Aí temos uma fusão da técnica com o direito para se fazer Justiça, caminhando de mãos dadas como em verdadeira simbiose, servindo ao cidadão. Sem um dos elementos, com o outro não se faria a correta Justiça. Logo, um completando o outro. Como faríamos valer o direito do cidadão sem as medidas técnicas precisas? Como se faria a Justiça sem a aplicação das Leis de forma justa? No mundo ideal, o que almejamos é que tudo seja justo e perfeito, como o Criador o fez.

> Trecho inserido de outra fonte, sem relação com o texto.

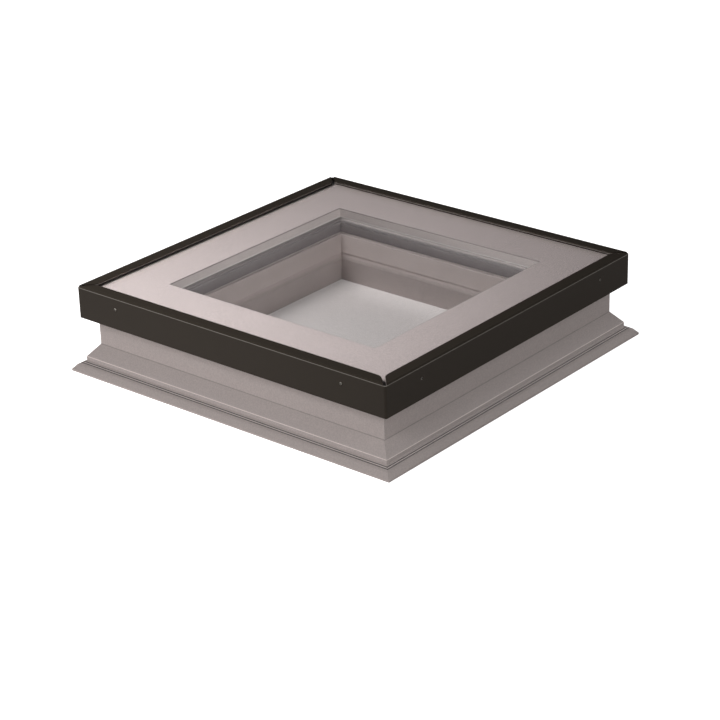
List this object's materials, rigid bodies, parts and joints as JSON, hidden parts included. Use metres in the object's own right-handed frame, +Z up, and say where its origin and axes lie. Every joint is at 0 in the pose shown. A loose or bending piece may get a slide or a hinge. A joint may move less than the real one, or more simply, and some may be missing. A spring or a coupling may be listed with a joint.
{
  "type": "roof skylight",
  "caption": "Square flat-glass roof skylight: dark folded cover round a pale-bordered glazing unit on a white hollow upstand with a flared base flange.",
  "frame": {"origin": "centre of the square base, on the plane the flange rests on", "axes": "+Z up through the glass, X and Y along the sides of the square"},
  "size_m": [0.981, 0.981, 0.2197],
  "materials": {
    "white_profile": "satin extruded PVC",
    "foam": "cut rigid foam",
    "dark_profile": "satin extruded PVC",
    "dark_cover": "satin powder coat",
    "clear_glass": "polished",
    "enamel": "fired enamel under glass",
    "spacer": "matt warm-edge bar",
    "sealant": "matt sealant",
    "seal_rubber": "matt rubber",
    "block_plastic": "moulded plastic",
    "cast_key": "cast",
    "zinc_screw": "zinc plated",
    "dark_screw": "painted head"
  },
  "bodies": {
    "root": {"upstand_front": "white_profile", "upstand_right": "white_profile", "upstand_back": "white_profile", "upstand_left": "white_profile", "insulation_front": "foam", "insulation_right": "foam", "insulation_back": "foam", "insulation_left": "foam", "carrier_front": "dark_profile", "carrier_right": "dark_profile", "carrier_back": "dark_profile", "carrier_left": "dark_profile", "corner_key_1": "cast_key", "corner_key_2": "cast_key", "corner_key_3": "cast_key", "corner_key_4": "cast_key", "outer_pane": "clear_glass", "enamel_border": "enamel", "spacer_frame": "spacer", "edge_sealant": "sealant", "inner_pane": "clear_glass", "bed_gasket": "seal_rubber", "inner_bond_bead": "sealant", "outer_bond_tape": "sealant", "inner_seat_seal": "seal_rubber", "outer_seat_seal": "seal_rubber", "rim_gasket_front": "seal_rubber", "rim_gasket_right": "seal_rubber", "rim_gasket_back": "seal_rubber", "rim_gasket_left": "seal_rubber", "setting_blocks": "block_plastic", "cover_frame": "dark_cover", "carrier_screws": "zinc_screw", "cover_screws": "dark_screw"}
  },
  "joints": []
}
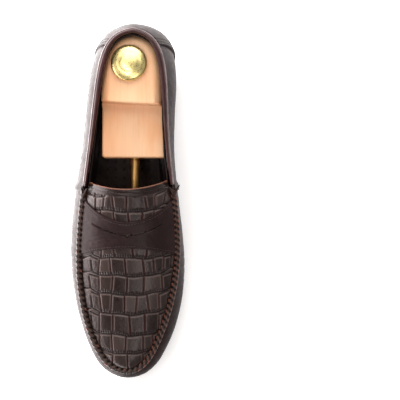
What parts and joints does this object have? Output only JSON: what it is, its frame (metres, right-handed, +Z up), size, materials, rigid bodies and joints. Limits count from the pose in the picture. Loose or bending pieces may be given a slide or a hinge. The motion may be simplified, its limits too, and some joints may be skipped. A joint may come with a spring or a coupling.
{
  "type": "moccasin",
  "caption": "Right-foot slip-on penny moccasin with a raised hand-sewn apron seam and a slotted saddle strap, kept on a sprung wooden shoe tree with a brass knob.",
  "frame": {"origin": "middle of the shoe's box, on the floor", "axes": "+Y to the heel, -Y to the toe, +X to the big-toe side, +Z up"},
  "size_m": [0.0955, 0.2934, 0.0794],
  "materials": {
    "smooth_leather": "polished dark brown calf",
    "embossed_leather": "polished dark brown leather with an embossed scale grain",
    "binding_leather": "maroon-brown rolled edge",
    "lining_leather": "matt very dark brown",
    "waxed_thread": "waxed red-brown thread",
    "sole_rubber": "matt dark rubber",
    "stacked_leather": "stained stacked leather",
    "fibre_board": "bonded fibre board",
    "padding_foam": "soft foam",
    "tree_wood": "satin pale wood",
    "tree_brass": "polished brass",
    "spring_steel": "bright steel"
  },
  "bodies": {
    "shoe": {"outsole": "sole_rubber", "heel_top_piece": "sole_rubber", "heel_lift_lower": "stacked_leather", "heel_lift_upper": "stacked_leather", "heel_nail_1": "tree_brass", "heel_nail_2": "tree_brass", "heel_nail_3": "tree_brass", "heel_nail_4": "tree_brass", "heel_nail_5": "tree_brass", "shank": "spring_steel", "insole_board": "fibre_board", "sock_liner": "lining_leather", "quarter_lateral": "smooth_leather", "quarter_medial": "smooth_leather", "counter_cover": "smooth_leather", "heel_stiffener": "fibre_board", "collar_padding": "padding_foam", "quarter_lining": "lining_leather", "vamp_wall": "smooth_leather", "vamp_lining": "lining_leather", "apron": "embossed_leather", "apron_lining": "lining_leather", "saddle_strap": "smooth_leather", "seam_ridge": "smooth_leather", "seam_thread": "waxed_thread", "topline_binding": "binding_leather", "tree_forepart_main": "tree_wood", "tree_front_tube": "tree_brass", "tree_front_collar": "tree_brass", "tree_spring": "spring_steel", "tree_guide_pin_1": "spring_steel", "tree_guide_pin_2": "spring_steel", "tree_side_spring_1": "spring_steel", "tree_side_spring_2": "spring_steel"},
    "tree_heel": {"tree_heel_block": "tree_wood", "tree_knob": "tree_brass", "tree_knob_washer": "tree_brass", "tree_rear_tube": "tree_brass", "tree_ferrule": "tree_brass"},
    "tree_wing": {"tree_forepart_wing": "tree_wood"}
  },
  "joints": [
    {"name": "heel_block_slide", "type": "slide", "parent": "shoe", "child": "tree_heel", "axis": [0, -1, 0], "range_m": [0, 0.015], "stiffness_N_per_m": 600, "springref_m": -0.01, "deforming": ["tree_spring"]},
    {"name": "wing_slide", "type": "slide", "parent": "shoe", "child": "tree_wing", "axis": [1, 0, 0], "range_m": [0, 0.003], "stiffness_N_per_m": 500, "springref_m": -0.002, "deforming": ["tree_side_spring_1", "tree_side_spring_2"]}
  ]
}
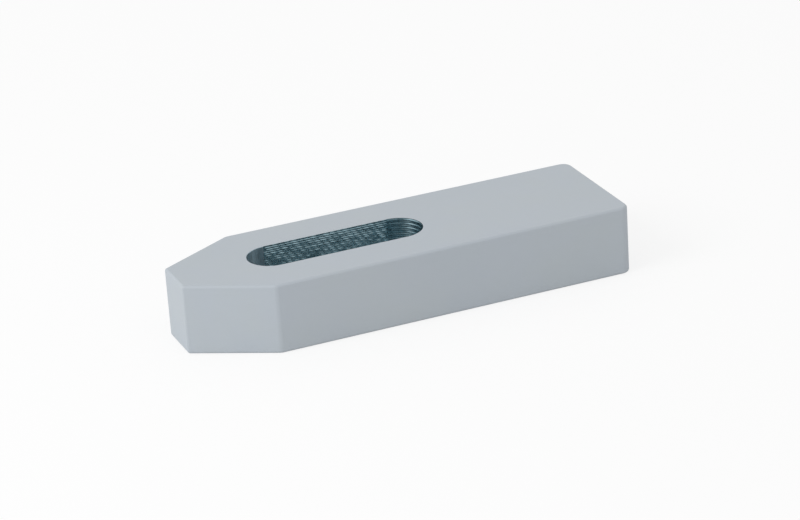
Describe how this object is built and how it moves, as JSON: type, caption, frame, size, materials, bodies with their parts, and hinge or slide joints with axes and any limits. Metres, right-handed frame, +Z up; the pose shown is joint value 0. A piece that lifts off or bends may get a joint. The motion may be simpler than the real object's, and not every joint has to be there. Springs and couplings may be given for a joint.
{
  "type": "plain strap clamp",
  "caption": "Flat steel clamping strap with a tapered nose, a square heel, rounded edges and corners and a long through-slot with a ribbed wall for the clamping stud.",
  "frame": {"origin": "middle of the clamp's outline, on its underside", "axes": "+Z up out of the top face; -Y toward the tapered nose and +Y toward the heel; X across the width"},
  "size_m": [0.05, 0.16, 0.025],
  "materials": {
    "paint": "satin"
  },
  "bodies": {
    "root": {"clamp": "paint"}
  },
  "joints": []
}
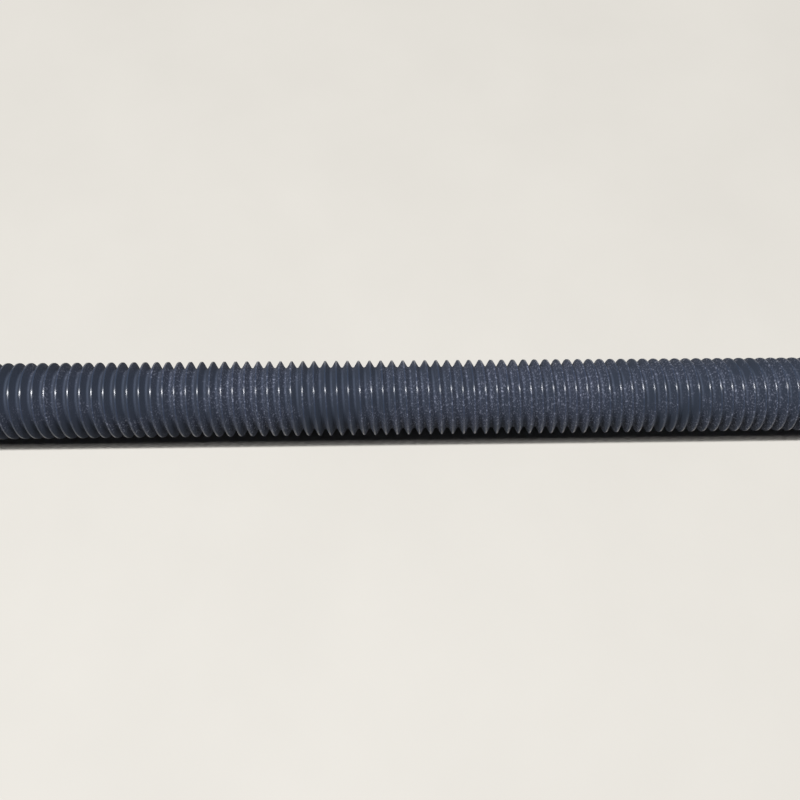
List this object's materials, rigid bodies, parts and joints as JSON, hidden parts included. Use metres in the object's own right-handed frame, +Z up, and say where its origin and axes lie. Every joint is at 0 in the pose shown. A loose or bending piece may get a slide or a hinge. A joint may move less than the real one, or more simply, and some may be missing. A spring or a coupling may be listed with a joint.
{
  "type": "threaded rod",
  "caption": "Straight dark grey plastic rod with a continuous right-hand screw thread from end to end, cut square and bevelled at its ends.",
  "frame": {"origin": "middle of the rod's axis", "axes": "+X along the rod's axis, +Z up from the surface that the rod lies on"},
  "size_m": [0.15, 0.0118, 0.0118],
  "materials": {
    "grey_pvc": "thread-cut stiff PVC in dark blue grey, semi-gloss, with fine torn grain on the flanks"
  },
  "bodies": {
    "root": {"threaded_rod": "grey_pvc"}
  },
  "joints": []
}
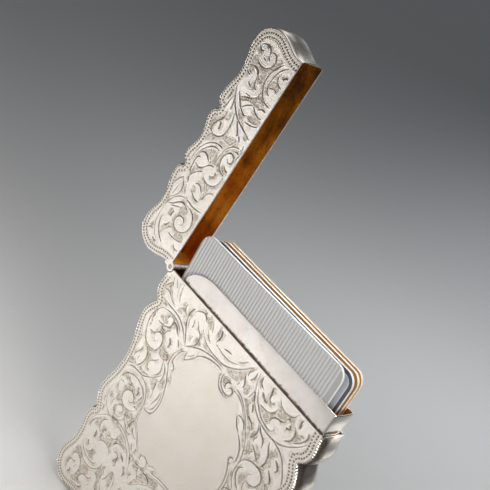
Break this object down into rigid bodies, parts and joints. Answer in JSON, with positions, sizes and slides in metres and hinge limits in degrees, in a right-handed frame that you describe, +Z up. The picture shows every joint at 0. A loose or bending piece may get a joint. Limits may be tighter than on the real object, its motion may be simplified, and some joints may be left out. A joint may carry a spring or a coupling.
{
  "type": "card case",
  "caption": "Flat engraved silver card case with a scalloped outline; its lid swings open on a side hinge over a plain collar that holds plain cards.",
  "frame": {"origin": "the middle of the closed case's outline, on the outer surface of the back face", "axes": "+X across the case, away from the hinge side; +Y out of the back face, so the front faces -Y; +Z up the case towards the lid"},
  "size_m": [0.0825, 0.0085, 0.1397],
  "materials": {
    "engraved_silver": "sterling silver, engraved, satin to bright, slightly toned in the cuts",
    "polished_silver": "sterling silver, mirror polished",
    "collar_silver": "sterling silver, plain satin polish, gilt inside",
    "hinge_silver": "toned silver gilt",
    "card_grey": "satin, fine ribs",
    "card_white": "gloss",
    "card_gold": "gloss, metallic gold face",
    "card_tan": "gloss"
  },
  "bodies": {
    "case_body": {"body_front_plate": "engraved_silver", "body_back_plate": "engraved_silver", "body_side_band": "polished_silver", "mouth_ledge": "polished_silver", "collar_front_wall": "collar_silver", "collar_back_wall": "collar_silver", "collar_end_wall": "polished_silver", "body_hinge_leaf": "hinge_silver", "card_1": "card_grey", "card_2": "card_white", "card_3": "card_gold", "card_4": "card_tan"},
    "lid": {"lid_front_plate": "engraved_silver", "lid_back_plate": "engraved_silver", "lid_side_band": "polished_silver", "lid_hinge_leaf": "hinge_silver", "hinge_pin": "hinge_silver"}
  },
  "joints": [
    {"name": "lid_hinge", "type": "hinge", "parent": "case_body", "child": "lid", "pos_m": [-0.0314, -0.00425, 0.0282], "axis": [0, -1, 0], "range_deg": [-86, 0]}
  ]
}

Observamos que este princípio das antigas Ordenações não mudou muito nos dias atuais, pois temos na primeira instância três profissionais conhecedores das tecnologias, que são o perito oficial e dois assistentes, cuja sentença é dada por um conhecedor das Leis, o juiz, apoiado por dois advogados, e todos apoiados pelos técnicos.
No caso de uma apelação para a segunda instância, temos três desembargadores, apoiados pelos advogados das partes, pelos técnicos com possibilidade de nomeação de um segundo perito oficial e de dois novos assistentes.
Por fim, ainda temos uma terceira instância, conforme o nível da matéria, atuando três ministros, dos advogados das partes, todos estes conhecedores das Leis.
Para elaborar uma perícia em que se busca o nexo causal, que é o processo investigatório do efeito, de sua causa e de sua origem para se apurar as responsabilidades, exige-se muito de um conhecimento e de uma experiência do processo investigatório e legal, aliados ao conhecimento tecnológico. Muitos acreditam, de forma simplória, que tão somente o conhecimento tecnológico basta. Ledo engano. O processo investigatório sobrepõe-se ao tecnológico, uma vez que temos de chegar às causas e, muitas vezes, ir à origem, não só para corrigir os procedimentos da aplicação tecnológica que tenha levado a uma determinada anomalia, mas sim, para apuração das responsabilidades. O perito deve se valer de todos os meios de provas admitidas no direito, isto é, da presunção, da confissão, da testemunhal, da documental e, por fim, adicionado ao seu conhecimento cientifico, ele elabora e consolida a mais completa das provas, que é a pericial. Esta prova, consubstanciada em um laudo, deverá ser redigida de forma fundamentada, objetiva e conclusiva. Deve-se utilizar de uma redação clara e inteligível para a formação da convicção do magistrado.
A conclusão de uma perícia deverá possibilitar de forma fundamentada tecnologicamente a obtenção das responsabilidades técnicas do nexo causal que se busca. Muitas vezes esta conclusão não é a condenação dada por uma douta sentença, uma vez que estamos diante de uma simbiose da tecnologia com o direito, ou melhor, das ciências exatas com as humanas. Outros fatores poderão se sobrepor a tecnologia, fulcrados pela outra ciência. Aqui, engenharia e direito não são antagônicos, pois o que se busca é fazer Justiça. A engenharia auxilia, porém o direito dirá o que é de Justiça.
Desta forma, observamos que o nobre encargo de um perito judicial, é o de unir a engenharia à justiça, para que esta se faça. Não se pode errar. A perícia exercida com abnegação, imparcialidade e motivada pela busca da verdade tecnológica, vem enriquecer a engenharia como uma atividade nobre e de Estado.